The Lego Movie (PG) ★★★★

Lego Movie
Chris Pratt, Will Ferrell, Will Arnett and Elizabeth Banks star in “The Lego Movie.” Photo credit: Warner Bros.

The Lego Movie: Friendly Family Flick

Unlike many other animated movies, where the story is based on a classic fairytale or historical figure, The Lego Movie does not have the benefit of a famous story or history as a base. Instead, this adventure-comedy draws from what makes the Lego toy so popular, the ability to build entire worlds that are only limited to a person’s imagination. With numerous themed Lego universes, the movie includes plenty of crossover pop references (Batman, Star Wars, Lord of the Rings and Harry Potter, etc.). This gives the animators carte blanche to dream up creative worlds and mesh them together. The result is visually stunning and a lot of fun for the kids with enough references to keep adults laughing.

The story opens with the evil Lord Business (Will Ferrell, Anchorman 2, 2013) taking the ultimate weapon, Kragle, from an elderly wizard Vitruvius (Morgan Freeman, Lucy, 2014), who warns Business of a Prophesy that a master builder will come and stop him.

Jump eight years later, and we focus on an ordinary builder named Emmett (Chris Pratt, Delivery Man, 2013) who is just another worker bee in what resembles a purely socialist society where everyone needs to follow the guidelines, watch the same TV show, listen to the same song, and not disrupt the status quo. The planned society is maintained by Lord Business, who is now President Business, and his security forces are led by Bad Cop/Good Cop (Liam Neeson, Non-Stop, 2014). Emmett accidentally uncovers a woman named Wildstyle (Elizabeth Banks, Hunger Games 2: Catching Fire, 2013) while searching through the rubble of a construction site. He finds the ‘piece of resistance’ and Wildstyle assumes that he is the prophesied savior and rescues him from the clutches of Lord Business. Using hidden tunnels, Wildstyle and Emmett are able to move between Lego Universes and go from a city setting to the Wild West, where they find a now blind Vitruvius. After Emmett relays the news he overheard about Business planning to end the world in three days, Vitruvius calls all of the Master Builders from hiding to present Emmett as their savior and to plan their counter attack. Although Emmett does not find himself special at all, he must find a way to lead the counter attack and learn to trust his instincts when it comes to being creative.
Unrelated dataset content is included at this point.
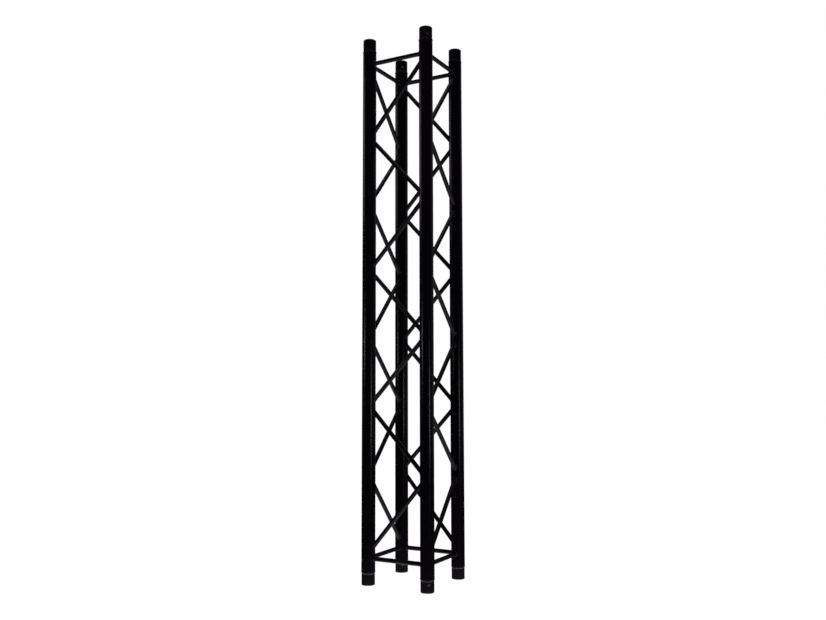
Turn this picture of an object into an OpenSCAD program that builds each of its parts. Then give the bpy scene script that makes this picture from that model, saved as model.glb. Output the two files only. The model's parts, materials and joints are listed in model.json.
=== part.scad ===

This family feature is very well done. The voice-overs are great, particularly Chris Pratt as a goofy, likeable everyman similar to his character on Parks & Recreation (2009-). Liam Neeson is excellent as a Bad Cop/Good Cop as is Will Ferrell as a control freak dictator. Morgan Freeman, who has one of the most distinctive voices in Hollywood, does an excellent job with the role of the sage wizard. Providing the laughs are Will Arnett, who does an over-the-top Batman, along with Channing Tatum and Jonah Hill as Superman and an annoying Green Latern respectively. On top of the fantastic animation, there are lessons for children regarding creativity, individualism, and having faith. This movie a must-see for all ages.

Bottom-Line?  The Lego Movie is an extremely creative film with great animation, a clever plot, and strong voice-overs.

Cast: Chris Pratt (Emmet), Will Ferrell (Lord Business), Will Arnett (Batman), Elizabeth Banks (Wyldstyle/Lucy), Morgan Freeman (Vitruvius), Liam Neeson (Bad Cop/Good Cop), Charlie Day (Spaceman Benny), Nick Offerman (Metal Beard), Channing Tatum (Superman), Jonah Hill (Green Lantern), Will Forte (Abraham Lincoln)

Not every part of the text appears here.